How do I mold a weapon; like a Reach Magnum?
After building the base gun, use a similar method to create a mold as done in this video…
I’ve seen molds that are in two parts; how do I do that?
See the question above for the process.
How much material will I need to make a mold of XX piece?
Up for a little math?
Instead of buying XX product, could I just use YY product to make a mold?
We always encourage experimentation (and share your results), but the methods and materials laid out by other members are tried and true methods with a high success rate. So, while it may be possible to use cheaper materials for mold-making, the quality/longevity may not meet your expectations.
Can I buy a mold anywhere?
Not likely. People who invest the time and money to make a mold rarely sell them.
Can I mold a master that is made from clay?
I’ve seen pictures of a helmet being cast; I know that you cover the entire helmet with the rubber mold, but what is that hard shell that people put over top of the rubber? What is it made from?
That is typically called a “mother mold.” Its purpose is to keep the rubber mold in shape during the casting process. It is typically made from strips of resin-soaked fiberglass, and may be coated with bondo to give it added strength.
How long do I need to wait before I can separate the mother mold from the rubber mold?
Once the mother mold is cured, it can be removed.
I’ve heard the term, but what are registration keys?
Registration keys are "notches" in a two-part mold that allows you to line up your mold pieces together when you are laying up your fiberglass/liquid plastic/resin.
How long will a mold last; how many copies of a piece can I make before it starts to degrade?
It depends on how thick you’ve made the mold, what quality of the rubber/silicone you used, how you handle it, how you store it, etc. There are a lot of factors to consider and no real solid answer. The better you made the mold and the better you take care of it, the longer it will last.
Smooth-On has a basic guide for their products…
Can I use a finished piece (pepped, resined/glassed, bonded and painted) to make a mold without damaging the finish?

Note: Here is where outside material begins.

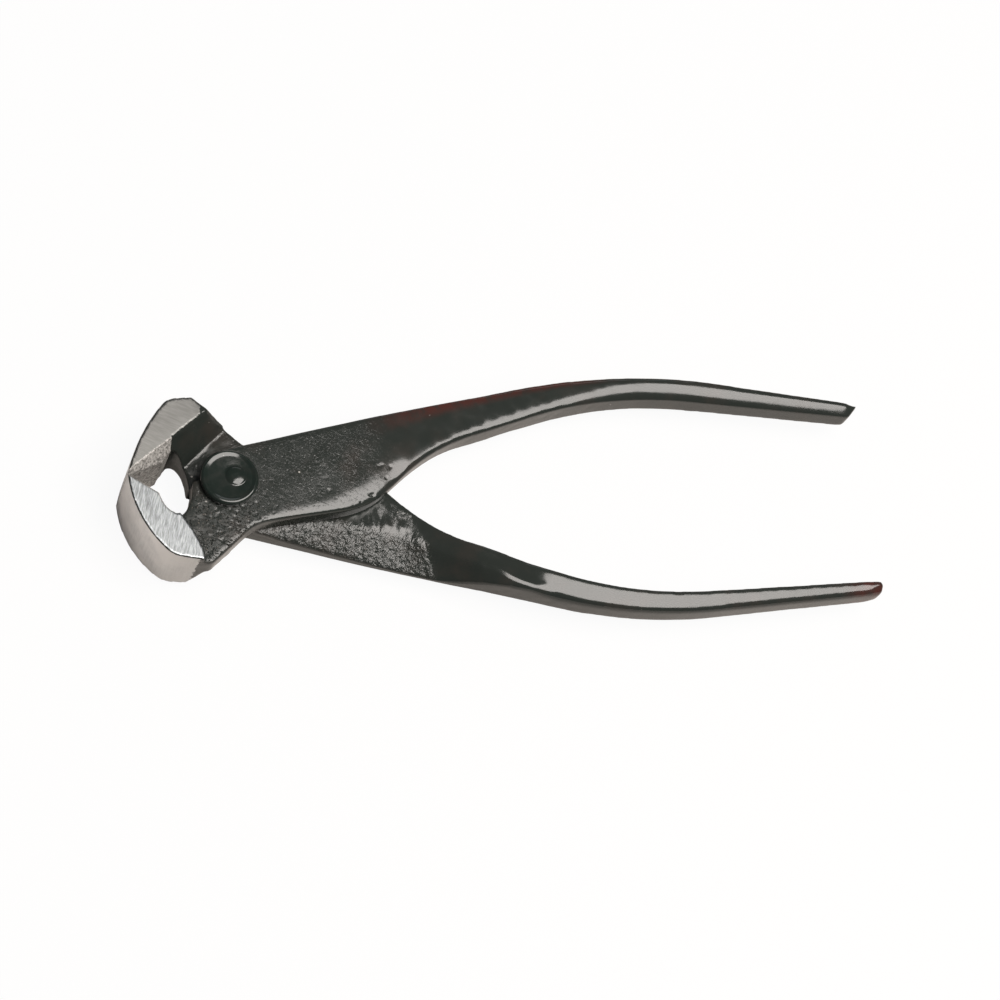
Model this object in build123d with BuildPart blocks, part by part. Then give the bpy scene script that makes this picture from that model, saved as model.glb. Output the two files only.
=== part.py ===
"""Forged end-cutting nippers: two lap-jointed levers turning on one rivet.

Frame, in millimetres: the origin lies on the pivot axis at the flat underside of the joint,
+X runs back along the handles, the jaws point to -X, and +Z is the rivet's axis.
Both levers are the same hand forging and differ only as two such forgings do. Each is drawn about
the lap plane, where the two plates meet, as the half whose plate lies above that plane, whose
handle goes to +Y and whose jaw goes to -Y. The lower lever is then turned over about the X axis.
"""

import math
import os

from build123d import *

# --- driving dimensions ------------------------------------------------------

plate_thickness = 7.0        # each lever's flat plate at the joint
lap_gap = 0.1                # play between the two plates

jaw_reach = 28.1             # pivot axis to cutting edge
edge_gap = 0.1               # daylight between the closed cutting edges
edge_half_width = 12.0       # half the jaw's width at the cutting edge
heel_half_width = 9.0        # half the jaw's width at its heel
heel_x = -6.5                # where the jaw's full width ends
shoulder = (-16.3, -22.8)    # end of the ground front face
heel = (-5.4, -24.2)
throat_back_x = -9.8
bevel_slope = 0.57           # how fast the inner bevel falls away from the edge

back_distance = 12.2         # pivot axis to where the jaw's back meets the lap plane
back_turn = 45.5             # way that the back faces in plan, degrees round from +X
back_lean = 32.0             # lean of the back, degrees off the pivot axis
trim_point = (0.5, -19.0)    # where the heel's chamfer meets the lap plane
trim_turn = -53.0            # way that the chamfer faces in plan, degrees round from +X
trim_lean = 15.6             # how far the chamfer faces down
trim_overrun = 1.5           # how far the chamfer runs past that point
step_start = (-15.6, -8.5)   # edge of the ground side of the jaw, down to the plate
step_middle = (-11.9, -13.2)
step_end = (-7.6, -22.5)

plate_end_x = 36.0           # where the plate's top starts to fall to the handle
handle_start_x = 78.0        # where it has reached the handle's thickness
handle_tip_x = 190.8
handle_thickness = 9.6
tip_thickness = 8.0
neck_corner = (7.3, -12.3)   # corners of the inner edge, before rounding
hook_corner = (38.9, -6.9)
crotch_corner = (60.0, 12.3)
edge_radii = [2.5, 13.0, 25.0, 58.0, 118.0]  # heel, neck, hook, crotch, bend
outer_tip = (handle_tip_x, 29.7)

ramp_start_x = 48.4          # where the lap recess starts to run out, on the X axis
ramp_turn = 19.2             # how far the run-out line leans off the Y axis, degrees
ramp_length = 14.0

rivet_radius = 4.5
rivet_running_clearance = 0.05
rivet_head_radius = 8.0
rivet_head_height = 2.5
rivet_edge_radius = 0.9
dish_radius = 6.2            # flat floor of the shallow dish in the head's top
dish_depth = 0.25
nub_offset = (1.7, 0.4)      # the round nub on that floor, struck off centre
nub_radius = 2.6
nub_height = 0.5
head_seat_gap = 0.05
tail_radius = 6.2            # the rivet's far end, spread flush into a countersink
tail_depth = 2.0

# What differs between the two levers: the jaw's edge is ground off the X axis towards +Y by its
# skew, the ground front's arc rises over its chord by its bulge, and the boss is the plate's end.
upper_form = {
    "skew": -0.9,
    "bulge": 2.7,
    "shoulder_radius": 7.5,
    "throat_front_x": -20.4,
    "throat_depth": 10.5,
    "boss_radius": 9.2,
    "outer_bend": (114.9, 38.6),
    "outer_bend_radius": 176.0,
    "inner_bend": (113.5, 31.2),
    "inner_tip": (187.4, 25.8),
}
lower_form = {
    "skew": 0.9,
    "bulge": 1.6,
    "shoulder_radius": 6.0,
    "throat_front_x": -18.4,
    "throat_depth": 8.9,
    "boss_radius": 10.0,
    "outer_bend": (114.9, 37.7),
    "outer_bend_radius": 141.0,
    "inner_bend": (109.5, 31.5),
    "inner_tip": (190.2, 25.8),
}

# --- derived -----------------------------------------------------------------

lap_height = plate_thickness
head_base = lap_height + plate_thickness + head_seat_gap
head_top = head_base + rivet_head_height
tool_span = 60.0             # further than any cut has to reach
front_x = -jaw_reach
handle_taper = (handle_thickness - tip_thickness) / 2
nub_sphere_radius = (nub_radius ** 2 + nub_height ** 2) / (2 * nub_height)
nub_foot_angle = 60.0        # latitude on that sphere at which the nub's foot is buried


def facing(turn, lean=0.0):
    """Unit vector that faces a way in plan, in degrees round from +X, and leans down from it."""
    turn = math.radians(turn)
    lean = math.radians(lean)
    return Vector(math.cos(turn) * math.cos(lean), math.sin(turn) * math.cos(lean), -math.sin(lean))


def skewed(point, skew):
    """A point of the jaw moved towards +Y, by the whole skew at the cutting edge and not at the pivot."""
    return (point[0], point[1] + skew * point[0] / front_x)


def outline(form):
    """Plan of one lever, with the throat and the inner bevel cut away."""
    skew = form["skew"]
    boss_radius = form["boss_radius"]
    bend = Vector(*form["outer_bend"])
    outer_slope = math.degrees(math.atan2(bend.Y, bend.X) - math.asin(boss_radius / bend.length))
    edge = skewed((front_x, -edge_gap / 2), skew)
    throat_centre_x = (form["throat_front_x"] + throat_back_x) / 2
    with BuildSketch() as plan:
        with BuildLine():
            front = SagittaArc(edge, skewed(shoulder, skew), -form["bulge"])
            inner = FilletPolyline(
                front @ 1,
                skewed(heel, skew),
                neck_corner,
                hook_corner,
                crotch_corner,
                form["inner_bend"],
                form["inner_tip"],
                radius=edge_radii,
            )
            tip = Line(inner @ 1, outer_tip)
            boss_tangent = facing(90 + outer_slope) * boss_radius
            outer = FilletPolyline(tip @ 1, bend, boss_tangent, radius=form["outer_bend_radius"])
            boss = RadiusArc(outer @ 1, skewed((-boss_radius, -edge_gap / 2), skew), boss_radius)
            Line(boss @ 1, front @ 0)
        make_face()
        with Locations(skewed((throat_centre_x, 0), skew)):
            Ellipse(throat_centre_x - form["throat_front_x"], form["throat_depth"], mode=Mode.SUBTRACT)
        with BuildLine():
            Polyline(
                edge,
                (throat_centre_x, edge[1] - bevel_slope * (throat_centre_x - front_x)),
                (throat_centre_x, boss_radius),
                (front_x, boss_radius),
                close=True,
            )
        make_face(mode=Mode.SUBTRACT)
    return plan.sketch


def side_profile():
    """Side view of one lever: the jaw narrows to its heel, the handle thins to its tip."""
    with BuildSketch(Plane.XZ) as profile:
        with BuildLine():
            above = Polyline(
                (front_x, edge_half_width),
                (heel_x, heel_half_width),
                (heel_x, plate_thickness),
                (plate_end_x, plate_thickness),
            )
            shelf = Spline(
                above @ 1,
                (handle_start_x, handle_thickness / 2),
                tangents=[(1, 0), (handle_tip_x - handle_start_x, -handle_taper)],
            )
            Polyline(
                shelf @ 1,
                (handle_tip_x, tip_thickness / 2),
                (handle_tip_x, -tip_thickness / 2),
                (ramp_start_x, -handle_thickness / 2),
                (ramp_start_x, -heel_half_width),
                (heel_x, -heel_half_width),
                (front_x, -edge_half_width),
                (front_x, edge_half_width),
            )
        make_face()
    return profile.sketch


def lap_recess():
    """Room for the other lever's plate, from the jaw's back to a ramp up to the handle."""
    ramp_plane = Plane(
        origin=(ramp_start_x, 0, lap_gap / 2),
        x_dir=facing(-ramp_turn),
        z_dir=facing(-90 - ramp_turn),
    )
    back_plane = Plane(
        origin=facing(back_turn) * -back_distance,
        z_dir=facing(back_turn, back_lean),
    )
    with BuildPart() as recess:
        with BuildSketch(ramp_plane):
            Polygon(
                (-2 * tool_span, 0),
                (0, 0),
                (ramp_length, -handle_thickness / 2 - lap_gap / 2),
                (ramp_length, -edge_half_width),
                (-2 * tool_span, -edge_half_width),
                align=None,
            )
        extrude(amount=tool_span, both=True)
        split(bisect_by=back_plane, keep=Keep.TOP)
    return recess.part


def heel_trim():
    """Wedge that chamfers the heel below the lap plane."""
    trim_plane = Plane(origin=(*trim_point, 0), z_dir=facing(trim_turn, trim_lean))
    with BuildPart() as wedge:
        with Locations((trim_point[0] + trim_overrun, trim_point[1], 0)):
            Box(tool_span / 2, tool_span / 2, edge_half_width, align=(Align.MAX, Align.CENTER, Align.MAX))
        split(bisect_by=trim_plane, keep=Keep.TOP)
    return wedge.part


def forging(form):
    """One lever about the lap plane, without its rivet bore."""
    skew = form["skew"]
    plan = outline(form)
    profile = side_profile()
    recess = lap_recess()
    wedge = heel_trim()
    with BuildPart() as lever:
        with BuildSketch(Plane.XY.offset(-edge_half_width)):
            add(plan)
        extrude(amount=2 * edge_half_width)
        shoulder_corner = (*skewed(shoulder, skew), 0)
        shoulder_edge = lever.edges().filter_by(Axis.Z).sort_by_distance(shoulder_corner)[0]
        fillet(shoulder_edge, form["shoulder_radius"])
        with BuildSketch(Plane.XZ):
            add(profile)
        extrude(amount=tool_span, both=True, mode=Mode.INTERSECT)

        # Step from the ground side of the jaw down to the plate.
        with BuildSketch(Plane.XY.offset(plate_thickness)):
            with BuildLine():
                step = ThreePointArc(*[skewed(p, skew) for p in (step_start, step_middle, step_end)])
                Polyline(
                    step @ 1,
                    (step_end[0], -tool_span),
                    (0, -tool_span),
                    (0, tool_span),
                    (step_start[0], tool_span),
                    step @ 0,
                )
            make_face()
        extrude(amount=edge_half_width, mode=Mode.SUBTRACT)

        add(recess, mode=Mode.SUBTRACT)
        add(wedge, mode=Mode.SUBTRACT)
    return lever.part


def save(piece, name):
    """Label a piece and write it to parts/NAME.step."""
    piece.part.label = name
    export_step(piece.part, f"parts/{name}.step")


joint_centre = (0, 0, lap_height)
upper_forging = forging(upper_form)
lower_forging = forging(lower_form)

# The upper lever turns on the rivet.
with BuildPart() as upper_lever:
    with Locations(joint_centre):
        add(upper_forging)
        Cylinder(rivet_radius + rivet_running_clearance, 2 * edge_half_width, mode=Mode.SUBTRACT)

# The lower lever holds the rivet, whose far end is spread into a countersink.
with BuildPart() as lower_lever:
    with Locations(Location(joint_centre, (180, 0, 0))):
        add(lower_forging)
    with Locations(joint_centre):
        Cylinder(rivet_radius, 2 * edge_half_width, mode=Mode.SUBTRACT)
    with Locations((0, 0, tail_depth / 2)):
        Cone(tail_radius, rivet_radius, tail_depth, mode=Mode.SUBTRACT)

# The rivet: flush tail, shank, and a low head with a rounded rim, a shallow dish and a nub.
with BuildPart() as pivot_rivet:
    with BuildSketch(Plane.XZ):
        with BuildLine():
            body = Polyline(
                (0, 0),
                (tail_radius, 0),
                (rivet_radius, tail_depth),
                (rivet_radius, head_base),
                (rivet_head_radius, head_base),
                (rivet_head_radius, head_top - rivet_edge_radius),
            )
            rim = RadiusArc(
                body @ 1,
                (rivet_head_radius - rivet_edge_radius, head_top),
                -rivet_edge_radius,
            )
            Polyline(rim @ 1, (dish_radius, head_top - dish_depth), (0, head_top - dish_depth), (0, 0))
        make_face()
    revolve(axis=Axis.Z)
    with Locations((*nub_offset, head_top - dish_depth + nub_height)):
        Sphere(
            nub_sphere_radius,
            arc_size1=nub_foot_angle,
            align=(Align.CENTER, Align.CENTER, Align.MAX),
        )

os.makedirs("parts", exist_ok=True)
save(upper_lever, "upper_lever")
save(lower_lever, "lower_lever")
save(pivot_rivet, "pivot_rivet")
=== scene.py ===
"""End-cutting nippers: the forged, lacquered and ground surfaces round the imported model.

Everything is in metres, in the frame of the CAD model: the origin lies on the pivot axis at the
joint's flat underside, +X runs back along the handles and +Z is the rivet's axis. The work on a
lever's mesh is done in millimetres, about the lap plane, with the lever turned as its own forging
lies: plate up, handle to +Y and jaw to -Y. A pair of numbers given to ramp() is where a smooth step
starts and where it ends, and the step may run either way.
"""

import math

import bmesh
import bpy
import numpy as np
from mathutils import Euler, Matrix, Vector, noise


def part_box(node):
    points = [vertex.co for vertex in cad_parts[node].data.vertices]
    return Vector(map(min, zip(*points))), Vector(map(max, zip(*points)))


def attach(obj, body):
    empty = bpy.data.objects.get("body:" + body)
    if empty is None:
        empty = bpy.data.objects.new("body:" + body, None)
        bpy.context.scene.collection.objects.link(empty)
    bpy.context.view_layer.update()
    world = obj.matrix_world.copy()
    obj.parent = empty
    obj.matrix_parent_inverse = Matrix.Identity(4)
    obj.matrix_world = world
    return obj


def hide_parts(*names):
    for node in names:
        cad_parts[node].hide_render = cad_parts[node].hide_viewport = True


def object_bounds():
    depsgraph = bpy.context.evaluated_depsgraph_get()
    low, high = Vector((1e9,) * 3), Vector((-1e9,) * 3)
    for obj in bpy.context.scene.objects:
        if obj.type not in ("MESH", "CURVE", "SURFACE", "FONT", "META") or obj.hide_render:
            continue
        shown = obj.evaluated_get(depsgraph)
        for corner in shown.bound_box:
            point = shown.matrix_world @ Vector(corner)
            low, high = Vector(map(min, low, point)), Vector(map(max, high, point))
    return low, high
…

It depends on how well the piece is finished and how well the primer/paint adhered to the piece; but it is possible.
Is there anything I should do to the mold before I start to pour a cast?
Beyond making sure the mold is clean, the most important step is to apply a release agent. A release agent will allow the mold to separate from the casting once the cast hardens. Without a release agent, the mold and casting could fuse together, and you’ll have wasted a ton of money and time.
Can I cast a helmet using Rondo?
You can. However, Rondo is heavy and, by itself, very brittle. Method would be to slush a thin batch of rondo as a first coat; then slush a second batch with fiberglass strands added to the mix. The fiberglass will give the rondo a bit of strength.
How well to casted parts take to sanding?
Depending on the material you use to cast, usually, very well. In fact, casts often need a bit of sanding/touch ups to remove seams or slight imperfections.
My cast has a ton of tiny bubbles in it; how do I avoid that?
Some casting resins work best if they are degassed once they are mixed (degassing involves putting the resin into a vacuum chamber to remove any air trapped in the resin during the mixing process). Before deciding which resin to use, read up on it and see if it requires degassing.
Does the cast have to be white?
There are pigments and additives offered by many companies that allow you to tint the color of your resin. There are even additives available if you want your cast to come out looking like metal.
I notice that there are some voids in the cast; how do I patch those holes?
The same way you’d patch a hole in a Pepakura model. Add a bit of bondo or spot putty.
Can I us a clear casting resin to cast a specially shaped visor, like an ODST visor?
You can try, but in order to get the casting resin smooth enough so you could effectively see through would be extremely problematic. Vacuum-forming is the best method for this.